Information provided by contributing law firm: Gleiss Lutz
German Court Finds Major Tech Company Cannot Advertise Product as Carbon Neutral
On August 26, the Regional Court of Frankfurt am Main ruled that a major technology company may no longer advertise one of its prominent products as a CO2-neutral product because the claim was deemed misleading in violation of German competition law. The technology company claimed it would achieve CO2-neutrality partially from a forestry project in Paraguay; however, because 75% of the project’s land leases expire in 2029, and there is no guarantee that the contracts can be extended, the court reasoned the leases were too short to support the company’s claim.
Information provided by contributing law firm: Gleiss Lutz
Czech ESG Regulation Amendments to Take Effect in 2026
On August 7, the Czech Parliament enacted Act No. 280/2025 Coll. which will require banks, credit unions and investment firms to incorporate ESG risks into their strategies, governance frameworks and risk management processes. The Act will go into effect on January 11, 2026.
Information provided by contributing law firm: Havel & Partners
Poland Launches First-Ever Greenwashing Investigations
Poland’s Office of Competition and Consumer Protection (UOKiK) initiated its first greenwashing investigations against several companies in the courier and e-commerce sectors. UOKiK claims that statements using terms such as “green fleet,” “zero-emission” and “environmentally neutral” were based on incomplete data or only referred to a fraction of the companies’ operations. The proceedings are based on several Polish competition and consumer protection laws, violation of which may result in a penalty of up to 10% of the company’s annual turnover for each contested greenwashing practice.
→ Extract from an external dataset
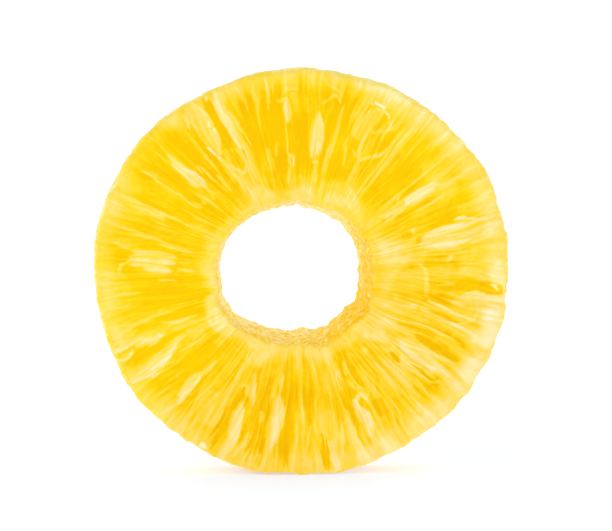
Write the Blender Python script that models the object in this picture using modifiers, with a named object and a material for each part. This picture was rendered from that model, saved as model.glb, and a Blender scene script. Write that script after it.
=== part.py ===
"""A pineapple ring: a thick, peeled and cored cross slice, standing on the foot of its rim.

It is one solid. The rim is the uneven round that the peeling knife leaves, the core's hole is
an oval cut that narrows a little towards the back, and both faces rise and fall gently from
one fruitlet to the next. A small flat at the bottom of the rim is what the ring stands on.

The front face looks along -Y, with +X to the right and +Z up. The origin is in the middle of
the foot, at the bottom of the bounding box. Angles run anticlockwise from +X, seen from the
front.
"""

import math

import bpy
import numpy as np

# Driving sizes, in metres, and angles in degrees
RIM_WIDTH = 0.0903
RIM_HEIGHT = 0.0885
THICKNESS = 0.0150
FOOT_WIDTH = 0.0100  # the flat at the bottom of the rim, along X

# The core's hole. Its widths and heights leave out the rounding of its edges
HOLE_FRONT = (0.0344, 0.0314)
HOLE_BACK = (0.0310, 0.0273)
HOLE_CENTRE_FRONT = (-0.0016, -0.0003)  # from the middle of the rim, along X and Z
HOLE_CENTRE_BACK = (-0.0019, -0.0003)

# Rounding of the four cut edges
RIM_FRONT_ROUND = 0.0011
RIM_BACK_ROUND = 0.0009
HOLE_FRONT_ROUND = 0.0005
HOLE_BACK_ROUND = 0.0006

# Unevenness: (waves in a turn, height in metres, angle of a crest in degrees)
RIM_WAVES = ((3, 0.00022, 41), (4, 0.00009, 48), (6, 0.00014, 30), (9, 0.00013, 14), (10, 0.00011, 30))
HOLE_WAVES = ((3, 0.00030, 73), (4, 0.00020, 34), (6, 0.00014, 37), (9, 0.00013, 11))
RIM_LEAN = ((1, 0.00015, 125), (3, 0.00026, 122))  # of the cut side, front edge against back
WEDGE = 0.0004  # how much thicker the slice is on its thick side than on its thin side
WEDGE_ANGLE = 62.0  # where the thick side is
FRUITLETS = 21  # that the cut crosses on its way round
SWELL = 0.00012  # height of each fruitlet above the valleys between them
SWELL_WANDER = 1.4  # radians of a fruitlet's wave, so that they aren't all of one width
SWELL_OUTWARD = 1.5  # above 1, the swells are fullest nearer the rim than the hole
SHARP_EDGE = 50.0

# Fineness of the surface
COLUMNS = 168
FACE_STEPS = 7
SIDE_STEPS = 3
ROUND_STEPS = 2

# Nominal section, before it is fitted to the real outline
HOLE_RADIUS = 0.0150
RIM_RADIUS = 0.0445

FLESH_COLOUR = (0.96, 0.62, 0.04, 1.0)
FLESH_ROUGHNESS = 0.32


def waves(angle, terms):
    """The sum of the waves at each angle."""
    return sum(
        height * np.cos(count * (angle - math.radians(crest)))
        for count, height, crest in terms
    )


def oval(angle, width, height):
    """Distance from the centre of an ellipse to its edge, at each angle."""
    a, b = width / 2, height / 2
    return a * b / np.hypot(b * np.cos(angle), a * np.sin(angle))


def corner(centre_radius, centre_height, radius, start):
    """Points of a quarter round in the section, clockwise from an angle in degrees."""
    turns = [math.radians(start - 90 * i / ROUND_STEPS) for i in range(ROUND_STEPS + 1)]
    return [
        (centre_radius + radius * math.cos(t), centre_height + radius * math.sin(t))
        for t in turns
    ]


def between(first, last, steps):
    """The points that split a straight run into equal steps, without its ends."""
    return [
        tuple(f + (n - f) * i / steps for f, n in zip(first, last, strict=True))
        for i in range(1, steps)
    ]


def section():
    """The nominal section as (radius, height) points, clockwise from the front face at the hole.

    Height is measured towards the front, so the section runs over the front face, down the rim,
    back along the back face and up the hole's wall.
    """
    top, bottom = THICKNESS / 2, -THICKNESS / 2
    rounds = [
        corner(HOLE_RADIUS + HOLE_FRONT_ROUND, top - HOLE_FRONT_ROUND, HOLE_FRONT_ROUND, 180),
        corner(RIM_RADIUS - RIM_FRONT_ROUND, top - RIM_FRONT_ROUND, RIM_FRONT_ROUND, 90),
        corner(RIM_RADIUS - RIM_BACK_ROUND, bottom + RIM_BACK_ROUND, RIM_BACK_ROUND, 0),
        corner(HOLE_RADIUS + HOLE_BACK_ROUND, bottom + HOLE_BACK_ROUND, HOLE_BACK_ROUND, -90),
    ]
    steps = (FACE_STEPS, SIDE_STEPS, FACE_STEPS, SIDE_STEPS)
    points = []
    for i, run in enumerate(rounds):
        following = rounds[(i + 1) % len(rounds)]
        points += run + between(run[-1], following[0], steps[i])
    return points


def turned_ring():
    """The nominal section turned once about Z, as a plain mesh."""
    points = section()
    outline = bpy.data.meshes.new("section")
    outline.from_pydata(
        [(radius, 0.0, height) for radius, height in points],
        [(i, (i + 1) % len(points)) for i in range(len(points))],
        [],
    )
    guide = bpy.data.objects.new("section", outline)
    bpy.context.scene.collection.objects.link(guide)
    turn = guide.modifiers.new("turn", "SCREW")
    turn.steps = turn.render_steps = COLUMNS
    turn.use_merge_vertices = True
    turn.merge_threshold = 0.00005
    turn.use_normal_calculate = False
    graph = bpy.context.evaluated_depsgraph_get()
    mesh = bpy.data.meshes.new_from_object(guide.evaluated_get(graph))
    bpy.data.objects.remove(guide)
    bpy.data.meshes.remove(outline)
    return mesh


def hole_edge(angle, towards_front):
    """Distance from the rim's middle to the hole's wall. towards_front is 0 at the back, 1 in front."""
    walls = []
    for size, centre in ((HOLE_BACK, HOLE_CENTRE_BACK), (HOLE_FRONT, HOLE_CENTRE_FRONT)):
        shift = centre[0] * np.cos(angle) + centre[1] * np.sin(angle)
        walls.append(oval(angle, *size) + shift)
    back, front = walls
    return back + (front - back) * towards_front + waves(angle, HOLE_WAVES)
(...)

Information provided by contributing law firm: Osborne Clarke
Amendments to the EU Waste Framework Directive
On September 9, 2025, the European Parliament gave final approval of a Directive amending the EU Waste Framework Directive, which introduces measures to prevent and reduce waste from food and textiles (link to trilogue provisional agreement). The updates will require Member States to introduce the following food waste reduction targets to be met at a national level by 31 December 2030, compared against the amount generated between 2021-2023: (i) the generation of food waste in processing and manufacturing by 10%; and (ii) the generation of food waste per capita, in retail and other distribution of food, in restaurants and food services, and in households, by 30%. In addition, Member States will be required to ensure that producers that make textiles and textile-related products available in the EU will be subject to extended producer responsibility and will be required to cover the costs of collecting, sorting and recycling of such products. Following the Directive’s entry into force, Member States will have 20 months to transpose the rules into national legislation.
AMEA
Singapore Regulatory Authority Extends Timelines for Climate Reporting
On August 25, the Singapore Accounting and Corporate Regulatory Authority and Singapore Exchange Regulation announced an updated timeline for mandatory climate reporting requirements in Singapore to support listed companies and large non-listed companies preparing to report. For listed issuers, there will be a three-tier structure to phase in reporting obligations based on market capitalization, with Scope 1 and Scope 2 GHG emissions reporting beginning for FY 2025. For the non-listed issuers, International Sustainability Standards Board (ISSB)-based disclosures are deferred until FY 2030, and Scope 3 GHG emissions remain voluntary until further notice.
Information provided by contributing law firm: Allen & Gledhill
Standards and Associations
NZBA to Vote on Whether to Abandon Membership Model After Industry Exodus
On August 27, the Net-Zero Banking Alliance (NZBA) initiated a vote to potentially move away from its membership-based model and instead focus on establishing its guidance as a “new framework initiative.” The call for a vote comes after a wave of exits by major U.S., Canadian and European banks in 2024 and 2025. NZBA has paused its ongoing activities and will share the outcome of the vote at the end of September.
Investors Seek to Streamline Climate Action 100+ Benchmark
Following Climate Action 100+’s (CA100+) announcement that it would adjust its benchmark, which assesses the net-zero progress of the group’s 169 target companies, several investors submitted feedback to the CA100+ website detailing improvements and desired changes. Based on investor submissions, investors generally agree on the usefulness of the benchmark but are seeking a stronger assessment of corporate actions and commitments, a stronger focus on transition assessments and additional detail for the sector-specific assessments.
PRI Issues Supply Chain Guide for Private Market Investors
On September 4, the Principles for Responsible Investment (PRI) issued a new Sustainability in Supply Chains guide for use by private market investors and portfolio companies to inform, review and benchmark supply chain due diligence and management practices. PRI developed the guide following consultations with general partners, limited partners and global private market investors. The guide emphasizes articulating a clear business case for supply chain due diligence, embedding supply chain diligence across the investment lifecycle and ensuring robust supply chain frameworks at portfolio companies, among others.